*Written request:* Of the lines listed below, return exactly those that run from the line containing "const rug = new THREE.Group();" through the line containing "obj.matrix_world = world", both included.

*Material provided:*
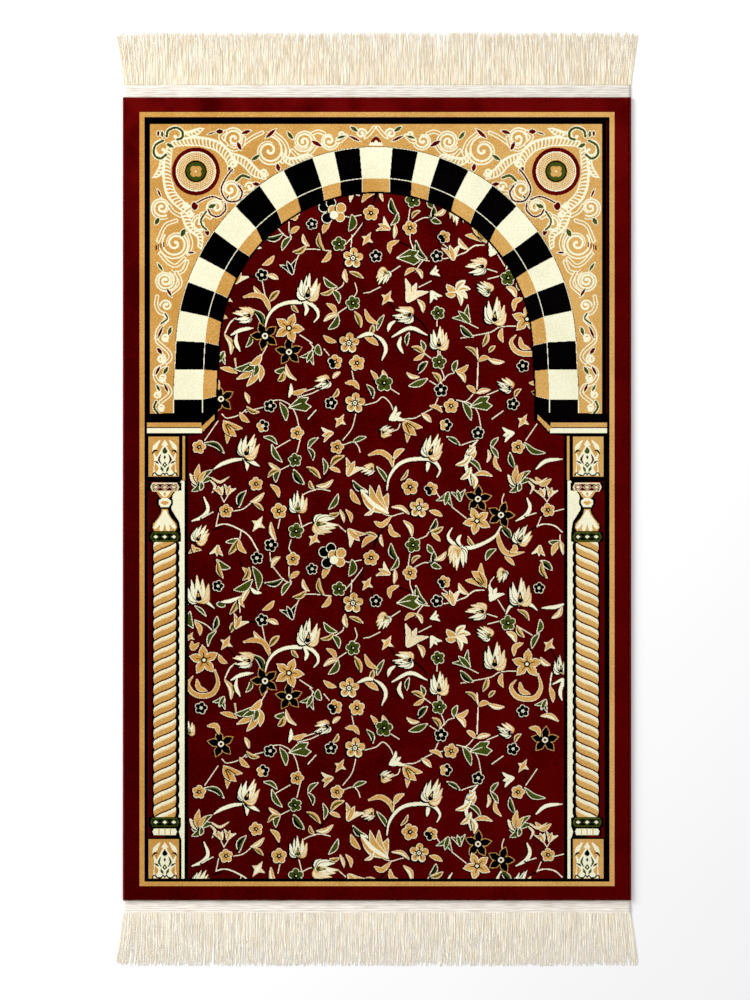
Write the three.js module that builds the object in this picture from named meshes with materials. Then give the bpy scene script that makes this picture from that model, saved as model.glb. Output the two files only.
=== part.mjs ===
// A flat prayer rug with a fringe at both ends, 70 x 110 cm, lying face up.
// Millimetres, +Z up, +X across the rug, +Y towards the end with the arch.
// The origin is under the middle of the rug, on the surface that it lies on.
import * as THREE from 'three';
import { ConvexGeometry } from 'three/addons/geometries/ConvexGeometry.js';

// Driving dimensions
const RUG_WIDTH = 700;
const RUG_LENGTH = 1105;
const RUG_HEIGHT = 7;
const PILE_SHOULDER_HEIGHT = 5.2;
const PILE_SHOULDER_INSET = 1.2;
const SELVEDGE_WIDTH = 3.6;
const SELVEDGE_HEIGHT = 5.4;
const SELVEDGE_SIDES = 8;
const SELVEDGE_FOOT_WIDTH = 1.6;
const PARTING = 0.3;
const BAND_LENGTH = 18;
const BAND_WIDTH = 699;
const FRINGE_LENGTH = 72;
const FRINGE_HEIGHT = 2;
const STRAND_COUNT = 150;
const STRAND_ROOT_SHARE = 0.78;
const STRAND_TIP_WIDTH = 2.4;
const STRAND_UNEVENNESS = 5;
const STRAND_SWAY = 1;
const FLARE_REACH = 11;
const FLARE_POWER = 9;
const WAIST = 0.45;
const WAIST_FLARE_SHARE = 0.38;

const RED = { color: 0x6e0c10, roughness: 0.95, metalness: 0 };
const SELVEDGE_RED = { color: 0x7d1216, roughness: 0.9, metalness: 0 };
const CREAM = { color: 0xf0e6d2, roughness: 0.9, metalness: 0 };

function namedMesh(name, geometry, finish) {
  const mesh = new THREE.Mesh(geometry, new THREE.MeshStandardMaterial(finish));
  mesh.name = name;
  return mesh;
}

// The woven body: a slab whose pile edge is rounded off by one sloping shoulder.
function rugBody() {
  const half = new THREE.Vector2(RUG_WIDTH / 2 - SELVEDGE_WIDTH - PARTING, RUG_LENGTH / 2);
  const levels = [
    { z: 0, inset: 0 },
    { z: PILE_SHOULDER_HEIGHT, inset: 0 },
    { z: RUG_HEIGHT, inset: PILE_SHOULDER_INSET },
  ];
  const corners = [];
  for (const { z, inset } of levels) {
    for (const sideX of [-1, 1]) {
      for (const sideY of [-1, 1]) {
        corners.push(new THREE.Vector3(sideX * (half.x - inset), sideY * (half.y - inset), z));
      }
    }
  }
  return namedMesh('rug_body', new ConvexGeometry(corners), RED);
}

// An overcast edge: a round cord of yarn turns with a narrow flat foot that rests on the floor.
function selvedge(name, side) {
  const outline = new THREE.Shape();
  const middle = SELVEDGE_HEIGHT / 2;
  outline.moveTo(-SELVEDGE_FOOT_WIDTH / 2, 0);
  outline.lineTo(SELVEDGE_FOOT_WIDTH / 2, 0);
  for (let i = 1; i < SELVEDGE_SIDES; i += 1) {
    const turn = -Math.PI / 2 + (2 * Math.PI * i) / SELVEDGE_SIDES;
    outline.lineTo((SELVEDGE_WIDTH / 2) * Math.cos(turn), middle + middle * Math.sin(turn));
  }
  outline.closePath();
  const cord = new THREE.ExtrudeGeometry(outline, { depth: RUG_LENGTH, bevelEnabled: false, steps: 1 });
  cord.rotateX(Math.PI / 2);
  cord.translate(side * (RUG_WIDTH / 2 - SELVEDGE_WIDTH / 2), RUG_LENGTH / 2, 0);
  return namedMesh(name, cord, SELVEDGE_RED);
}

// A repeatable number from 0 to 1 for each strand.
function chance(strand, stream) {
  const wave = Math.sin(strand * 12.9898 + stream * 78.233) * 43758.5453;
  return wave - Math.floor(wave);
}

// Where a strand lies: its root, its slightly swaying middle and its tip.
// The outer strands spread outwards, and the two outermost and the longest one reach the full size.
function strandLine(strand, stream) {
  const pitch = BAND_WIDTH / STRAND_COUNT;
  const root = -BAND_WIDTH / 2 + pitch * (strand + 0.5);
  const across = root / (BAND_WIDTH / 2 - pitch / 2);
  const outermost = strand === 0 || strand === STRAND_COUNT - 1;
  const flare = FLARE_REACH * Math.sign(across) * Math.abs(across) ** FLARE_POWER;
  const sway = outermost ? 0 : STRAND_SWAY * (chance(strand, stream) - 0.5);
  const shorter = strand === STRAND_COUNT / 2 ? 0 : STRAND_UNEVENNESS * chance(strand, stream + 1) ** 2;
  return {
    rootX: root,
    middleX: root + flare * WAIST_FLARE_SHARE + sway / 2,
    tipX: root + flare + sway,
    length: FRINGE_LENGTH - shorter,
  };
}

// The header band and its fringe, as one comb: the band is the strip that all strands grow from.
// The comb is drawn for the top end, then turned half round for the bottom end.
function fringe(name, stream, turn) {
  const pitch = BAND_WIDTH / STRAND_COUNT;
  const rootHalf = (pitch * STRAND_ROOT_SHARE) / 2;
  const middleHalf = rootHalf * (1 - WAIST) + (STRAND_TIP_WIDTH / 2) * WAIST;
  const bandStart = RUG_LENGTH / 2 + PARTING;
  const bandEnd = bandStart + BAND_LENGTH;
  const comb = new THREE.Shape();
  comb.moveTo(-BAND_WIDTH / 2, bandStart);
  comb.lineTo(BAND_WIDTH / 2, bandStart);
  comb.lineTo(BAND_WIDTH / 2, bandEnd);
  for (let strand = STRAND_COUNT - 1; strand >= 0; strand -= 1) {
    const { rootX, middleX, tipX, length } = strandLine(strand, stream);
    comb.lineTo(rootX + rootHalf, bandEnd);
    comb.lineTo(middleX + middleHalf, bandEnd + length * WAIST);
    comb.lineTo(tipX + STRAND_TIP_WIDTH / 2, bandEnd + length);
    comb.lineTo(tipX - STRAND_TIP_WIDTH / 2, bandEnd + length);
    comb.lineTo(middleX - middleHalf, bandEnd + length * WAIST);
    comb.lineTo(rootX - rootHalf, bandEnd);
  }
  comb.lineTo(-BAND_WIDTH / 2, bandEnd);
  comb.closePath();
  const flat = new THREE.ExtrudeGeometry(comb, { depth: FRINGE_HEIGHT, bevelEnabled: false, steps: 1 });
  flat.rotateZ(turn);
  return namedMesh(name, flat, CREAM);
}

const rug = new THREE.Group();
rug.add(rugBody());
rug.add(selvedge('selvedge_left', -1));
rug.add(selvedge('selvedge_right', 1));
rug.add(fringe('fringe_top', 1, 0));
rug.add(fringe('fringe_bottom', 3, Math.PI));

export default rug;
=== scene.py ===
import bpy
import numpy as np
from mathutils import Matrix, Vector


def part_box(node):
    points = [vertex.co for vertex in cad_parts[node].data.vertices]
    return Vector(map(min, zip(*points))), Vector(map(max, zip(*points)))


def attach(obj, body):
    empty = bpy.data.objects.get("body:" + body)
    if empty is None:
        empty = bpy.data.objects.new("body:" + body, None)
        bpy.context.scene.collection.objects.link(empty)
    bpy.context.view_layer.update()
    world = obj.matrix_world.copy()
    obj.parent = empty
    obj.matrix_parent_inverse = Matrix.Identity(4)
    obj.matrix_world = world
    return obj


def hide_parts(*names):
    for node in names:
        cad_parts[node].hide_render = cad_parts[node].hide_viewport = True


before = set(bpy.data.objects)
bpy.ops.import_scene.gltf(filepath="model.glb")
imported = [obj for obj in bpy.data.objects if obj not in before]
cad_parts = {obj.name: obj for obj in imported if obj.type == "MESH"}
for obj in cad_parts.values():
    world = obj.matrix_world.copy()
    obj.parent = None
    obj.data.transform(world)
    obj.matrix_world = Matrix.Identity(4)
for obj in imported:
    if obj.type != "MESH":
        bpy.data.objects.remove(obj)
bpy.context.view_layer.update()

# The ground weave: cotton warps and jute wefts, which hold the knots and show on the back only.
# It is the one sheet of cloth in the rug, a flat slab in plain weave under the pile.
# Its wefts lie on the back as fine ribs across the rug.
MILLIMETRE = 0.001
body_low, body_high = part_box("rug_body")
WEAVE_TOP = 2.6 * MILLIMETRE
WEAVE_FOOT = 0.2 * MILLIMETRE
WEAVE_INSET = 0.4 * MILLIMETRE
WEFT_SPACING = 3.2 * MILLIMETRE
WEFT_HEIGHT = 0.6 * MILLIMETRE
STEPS_PER_WEFT = 4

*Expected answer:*
const rug = new THREE.Group();
rug.add(rugBody());
rug.add(selvedge('selvedge_left', -1));
rug.add(selvedge('selvedge_right', 1));
rug.add(fringe('fringe_top', 1, 0));
rug.add(fringe('fringe_bottom', 3, Math.PI));

export default rug;
=== scene.py ===
import bpy
import numpy as np
from mathutils import Matrix, Vector


def part_box(node):
    points = [vertex.co for vertex in cad_parts[node].data.vertices]
    return Vector(map(min, zip(*points))), Vector(map(max, zip(*points)))


def attach(obj, body):
    empty = bpy.data.objects.get("body:" + body)
    if empty is None:
        empty = bpy.data.objects.new("body:" + body, None)
        bpy.context.scene.collection.objects.link(empty)
    bpy.context.view_layer.update()
    world = obj.matrix_world.copy()
    obj.parent = empty
    obj.matrix_parent_inverse = Matrix.Identity(4)
    obj.matrix_world = world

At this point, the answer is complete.